### COLLECTED MATERIAL:
☆ ☆ ☆ ☆ ☆

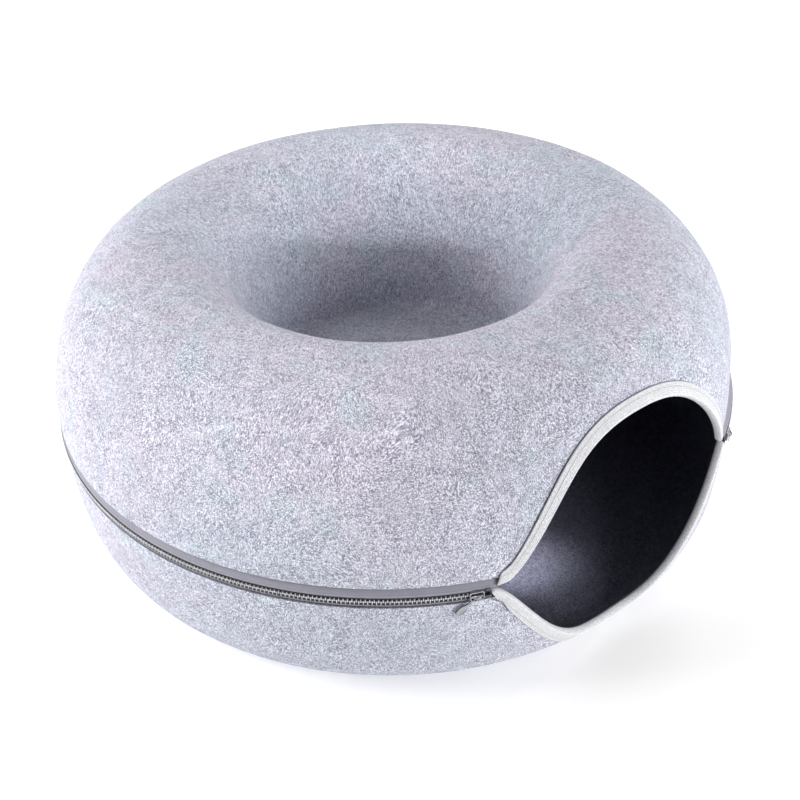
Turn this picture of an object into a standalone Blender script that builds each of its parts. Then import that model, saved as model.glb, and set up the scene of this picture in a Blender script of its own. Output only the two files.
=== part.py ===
"""Donut cat tunnel: two moulded felt half shells, joined by a zip round the rim, with one bound entrance.

Azimuths are measured from -Y, growing towards +X. Heights are above the floor. A meridian is the
line that a shell's outer face follows from the zip plane over its crest, or under its base, to the axis.
"""

import math

import bmesh
import bpy
import numpy as np
from mathutils import Matrix, Vector

MM = 0.001

# The ring
RING_RADIUS = 300 * MM          # outermost face of the zip
HEIGHT = 250 * MM
ZIP_HEIGHT = 110 * MM
CREST_RADIUS = 194 * MM
BASE_OUTER_RADIUS = 236 * MM    # the flat ring that the tunnel stands on
BASE_INNER_RADIUS = 168 * MM
FELT = 4 * MM
GAP = 0.3 * MM                  # between pieces that touch

# The well in the middle, and the hub under it
WELL_RADIUS = 119 * MM
WELL_THROAT_HEIGHT = 120 * MM
WELL_FLOOR_RADIUS = 119 * MM
WELL_FLOOR_HEIGHT = 103.6 * MM
HUB_THROAT_HEIGHT = 82 * MM

# How square each quarter of the section is: 2 is an ellipse
UPPER_WALL_POWER = 2.106
WELL_POWER = 2.25
LOWER_WALL_POWER = 3.77
HUB_POWER = 2.6

# The zip band between the two felt edges
RIM_STEP = 1.2 * MM             # the felt's face lies this far inside the zip's face
UPPER_FELT_RISE = 11.5 * MM     # from the zip plane to the upper felt's edge
LOWER_FELT_RISE = 6.8 * MM
TAPE_THICKNESS = 0.6 * MM
TAPE_LAP = 6 * MM               # sewn behind the felt
TAPE_RECESS = 0.9 * MM          # tape's face behind the teeth's face
TAPE_STRAIGHT_RISE = 4.9 * MM   # the tape stands upright to here, then slopes in
TAPE_BEND_DROP = 0.5 * MM       # the bend behind the felt lies below the felt's edge
CHAIN_THICKNESS = 2.4 * MM
CHAIN_RISE = 2.9 * MM           # from the zip plane to the back of a row of teeth
TOOTH_PITCH = 3.18 * MM
TOOTH_TIP_REACH = 0.7 * MM      # past the zip plane
TOOTH_SEAT_CLEARANCE = 0.5 * MM
PITCHES_PER_SPAN = 4            # teeth between two points of a row's back

# The entrance, from its highest point to each corner along the rim
ENTRANCE_AZIMUTH = math.radians(38.4)
ENTRANCE_LEFT = 137 * MM
ENTRANCE_RIGHT = 133.5 * MM
ARCH_RISE = 97 * MM
ARCH_DEPTH = 97 * MM
CORNER_RISE = 1.5 * MM
BINDING_WIDTH = 9.6 * MM
BINDING_THICKNESS = 0.8 * MM
BINDING_FELT_LAP = 2.5 * MM     # the least of the felt that the binding covers

# Each quarter of the entrance's edge: how square it is, then its slope's power at the middle and what
# the corner adds to that
UPPER_LEFT_POWERS = (1.86, 0.5, 1.27)
UPPER_RIGHT_POWERS = (2.18, 0.5, 0.74)
LOWER_LEFT_POWERS = (3.1, 1.88, 0.0)
LOWER_RIGHT_POWERS = (1.5, 1.05, 0.0)

# The sliders, drawn along the chain (run), out from the chain's face (out) and up (rise)
SLIDER_LENGTH = 11 * MM
SLIDER_SECTION_SHARES = (-0.5, -0.4, 0.3, 0.5)      # where its plates are drawn, along its length
SLIDER_REAR_HALF_WIDTH = 4 * MM
SLIDER_FRONT_HALF_WIDTH = 4.3 * MM
SLIDER_WALL = 1 * MM
SLIDER_LIP = 0.5 * MM
SLIDER_DOME = 0.3 * MM
SLIDER_SLOT_SLACK = 0.35 * MM   # between the lips and the tape, on either side
SLIDER_SETBACK = 6 * MM         # from the slider's nose to the entrance
CROWN_THICKNESS = 0.9 * MM
CROWN_HALF_WIDTH = 0.45 * MM
CROWN_HALF_SPAN = 2.6 * MM
CROWN_FOOT = 1.1 * MM
CROWN_POWER = 0.5               # how square the bridge is
PULL_THICKNESS = 0.9 * MM
PULL_LENGTH = 19 * MM
PULL_HEAD_WIDTH = 5.8 * MM
PULL_NECK_WIDTH = 3.6 * MM
PULL_TAIL_WIDTH = 6.6 * MM
PULL_EYE_WIDTH = 4.2 * MM
PULL_EYE_LENGTH = 3.4 * MM
PULL_WEB = 0.9 * MM
PULL_SWAY = math.radians(45)    # from hanging straight down
PULL_LEAN = math.radians(3)     # towards the ring
PULL_RUN = 1 * MM               # the pull's pivot, from the middle of the crown
PULL_RISE = 0.4 * MM
STOP_LENGTH = 3.6 * MM
STOP_WALL = 0.6 * MM
STOP_GRIP = 1.3 * MM            # how much of the tape's edge a stop holds

# How finely round shapes are cut
ENTRANCE_COLUMNS = 22
RING_COLUMNS = 46
ARCH_STEPS = 180
MERIDIAN_STEPS = 90
SAME_POINT = 0.003 * MM         # closer points of a meridian count as one
MITRE_REACH = 0.03 * MM         # how far to each side a corner is looked for
TURN_LENGTH = 60 * MM           # a bend of one radian counts as this much length when rows are spaced
UPPER_CROWN_ROWS = 6
UPPER_WELL_ROWS = 5
LOWER_WALL_ROWS = 5
LOWER_HUB_ROWS = 4
CROWN_STEPS = 8
TAIL_STEPS = 8

FELT_RADIUS = RING_RADIUS - RIM_STEP
TAPE_RADIUS = RING_RADIUS - TAPE_RECESS
CHAIN_RADIUS = RING_RADIUS - CHAIN_THICKNESS / 2
ENTRANCE_START = ENTRANCE_AZIMUTH - ENTRANCE_LEFT / RING_RADIUS
ENTRANCE_END = ENTRANCE_AZIMUTH + ENTRANCE_RIGHT / RING_RADIUS
ENTRANCE_TURN = ENTRANCE_END - ENTRANCE_START
RING_TURN = 2 * math.pi - ENTRANCE_TURN
FACET_SAG = RING_RADIUS * (1 - math.cos(RING_TURN / RING_COLUMNS / 2))
HUB_DISC_HEIGHT = WELL_FLOOR_HEIGHT - 2 * FELT - GAP
HINGE_AZIMUTH = ENTRANCE_END + RING_TURN / 2
UP, DOWN = 1, -1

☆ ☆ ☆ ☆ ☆

### WORK REQUIRED:
Quote the data above in full, changing nothing.

### FULL ANSWER:
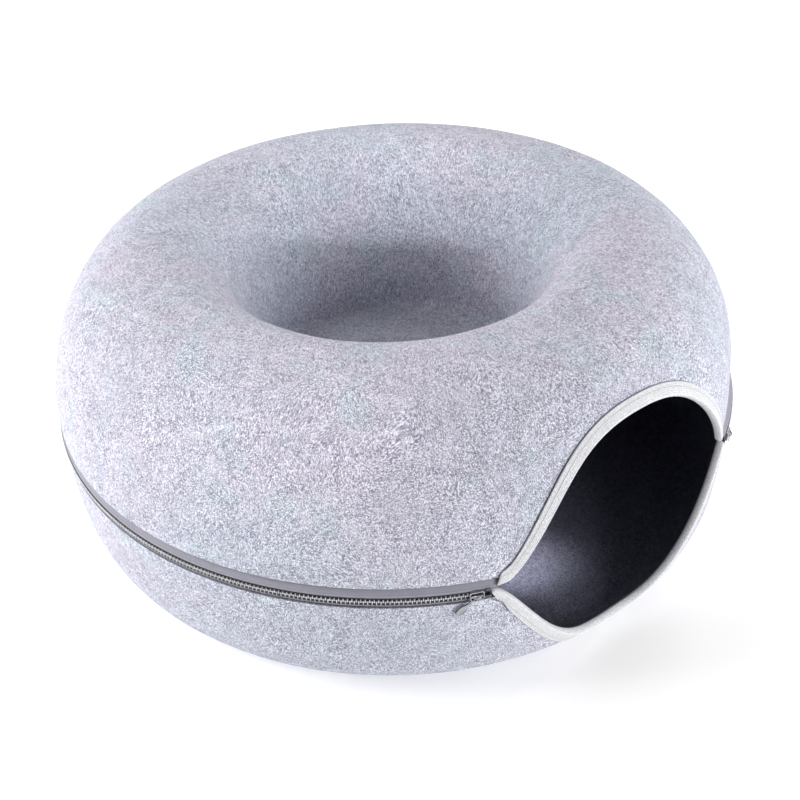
Turn this picture of an object into a standalone Blender script that builds each of its parts. Then import that model, saved as model.glb, and set up the scene of this picture in a Blender script of its own. Output only the two files.
=== part.py ===
"""Donut cat tunnel: two moulded felt half shells, joined by a zip round the rim, with one bound entrance.

Azimuths are measured from -Y, growing towards +X. Heights are above the floor. A meridian is the
line that a shell's outer face follows from the zip plane over its crest, or under its base, to the axis.
"""

import math

import bmesh
import bpy
import numpy as np
from mathutils import Matrix, Vector

MM = 0.001

# The ring
RING_RADIUS = 300 * MM          # outermost face of the zip
HEIGHT = 250 * MM
ZIP_HEIGHT = 110 * MM
CREST_RADIUS = 194 * MM
BASE_OUTER_RADIUS = 236 * MM    # the flat ring that the tunnel stands on
BASE_INNER_RADIUS = 168 * MM
FELT = 4 * MM
GAP = 0.3 * MM                  # between pieces that touch

# The well in the middle, and the hub under it
WELL_RADIUS = 119 * MM
WELL_THROAT_HEIGHT = 120 * MM
WELL_FLOOR_RADIUS = 119 * MM
WELL_FLOOR_HEIGHT = 103.6 * MM
HUB_THROAT_HEIGHT = 82 * MM

# How square each quarter of the section is: 2 is an ellipse
UPPER_WALL_POWER = 2.106
WELL_POWER = 2.25
LOWER_WALL_POWER = 3.77
HUB_POWER = 2.6

# The zip band between the two felt edges
RIM_STEP = 1.2 * MM             # the felt's face lies this far inside the zip's face
UPPER_FELT_RISE = 11.5 * MM     # from the zip plane to the upper felt's edge
LOWER_FELT_RISE = 6.8 * MM
TAPE_THICKNESS = 0.6 * MM
TAPE_LAP = 6 * MM               # sewn behind the felt
TAPE_RECESS = 0.9 * MM          # tape's face behind the teeth's face
TAPE_STRAIGHT_RISE = 4.9 * MM   # the tape stands upright to here, then slopes in
TAPE_BEND_DROP = 0.5 * MM       # the bend behind the felt lies below the felt's edge
CHAIN_THICKNESS = 2.4 * MM
CHAIN_RISE = 2.9 * MM           # from the zip plane to the back of a row of teeth
TOOTH_PITCH = 3.18 * MM
TOOTH_TIP_REACH = 0.7 * MM      # past the zip plane
TOOTH_SEAT_CLEARANCE = 0.5 * MM
PITCHES_PER_SPAN = 4            # teeth between two points of a row's back

# The entrance, from its highest point to each corner along the rim
ENTRANCE_AZIMUTH = math.radians(38.4)
ENTRANCE_LEFT = 137 * MM
ENTRANCE_RIGHT = 133.5 * MM
ARCH_RISE = 97 * MM
ARCH_DEPTH = 97 * MM
CORNER_RISE = 1.5 * MM
BINDING_WIDTH = 9.6 * MM
BINDING_THICKNESS = 0.8 * MM
BINDING_FELT_LAP = 2.5 * MM     # the least of the felt that the binding covers

# Each quarter of the entrance's edge: how square it is, then its slope's power at the middle and what
# the corner adds to that
UPPER_LEFT_POWERS = (1.86, 0.5, 1.27)
UPPER_RIGHT_POWERS = (2.18, 0.5, 0.74)
LOWER_LEFT_POWERS = (3.1, 1.88, 0.0)
LOWER_RIGHT_POWERS = (1.5, 1.05, 0.0)

# The sliders, drawn along the chain (run), out from the chain's face (out) and up (rise)
SLIDER_LENGTH = 11 * MM
SLIDER_SECTION_SHARES = (-0.5, -0.4, 0.3, 0.5)      # where its plates are drawn, along its length
SLIDER_REAR_HALF_WIDTH = 4 * MM
SLIDER_FRONT_HALF_WIDTH = 4.3 * MM
SLIDER_WALL = 1 * MM
SLIDER_LIP = 0.5 * MM
SLIDER_DOME = 0.3 * MM
SLIDER_SLOT_SLACK = 0.35 * MM   # between the lips and the tape, on either side
SLIDER_SETBACK = 6 * MM         # from the slider's nose to the entrance
CROWN_THICKNESS = 0.9 * MM
CROWN_HALF_WIDTH = 0.45 * MM
CROWN_HALF_SPAN = 2.6 * MM
CROWN_FOOT = 1.1 * MM
CROWN_POWER = 0.5               # how square the bridge is
PULL_THICKNESS = 0.9 * MM
PULL_LENGTH = 19 * MM
PULL_HEAD_WIDTH = 5.8 * MM
PULL_NECK_WIDTH = 3.6 * MM
PULL_TAIL_WIDTH = 6.6 * MM
PULL_EYE_WIDTH = 4.2 * MM
PULL_EYE_LENGTH = 3.4 * MM
PULL_WEB = 0.9 * MM
PULL_SWAY = math.radians(45)    # from hanging straight down
PULL_LEAN = math.radians(3)     # towards the ring
PULL_RUN = 1 * MM               # the pull's pivot, from the middle of the crown
PULL_RISE = 0.4 * MM
STOP_LENGTH = 3.6 * MM
STOP_WALL = 0.6 * MM
STOP_GRIP = 1.3 * MM            # how much of the tape's edge a stop holds

# How finely round shapes are cut
ENTRANCE_COLUMNS = 22
RING_COLUMNS = 46
ARCH_STEPS = 180
MERIDIAN_STEPS = 90
SAME_POINT = 0.003 * MM         # closer points of a meridian count as one
MITRE_REACH = 0.03 * MM         # how far to each side a corner is looked for
TURN_LENGTH = 60 * MM           # a bend of one radian counts as this much length when rows are spaced
UPPER_CROWN_ROWS = 6
UPPER_WELL_ROWS = 5
LOWER_WALL_ROWS = 5
LOWER_HUB_ROWS = 4
CROWN_STEPS = 8
TAIL_STEPS = 8

FELT_RADIUS = RING_RADIUS - RIM_STEP
TAPE_RADIUS = RING_RADIUS - TAPE_RECESS
CHAIN_RADIUS = RING_RADIUS - CHAIN_THICKNESS / 2
ENTRANCE_START = ENTRANCE_AZIMUTH - ENTRANCE_LEFT / RING_RADIUS
ENTRANCE_END = ENTRANCE_AZIMUTH + ENTRANCE_RIGHT / RING_RADIUS
ENTRANCE_TURN = ENTRANCE_END - ENTRANCE_START
RING_TURN = 2 * math.pi - ENTRANCE_TURN
FACET_SAG = RING_RADIUS * (1 - math.cos(RING_TURN / RING_COLUMNS / 2))
HUB_DISC_HEIGHT = WELL_FLOOR_HEIGHT - 2 * FELT - GAP
HINGE_AZIMUTH = ENTRANCE_END + RING_TURN / 2
UP, DOWN = 1, -1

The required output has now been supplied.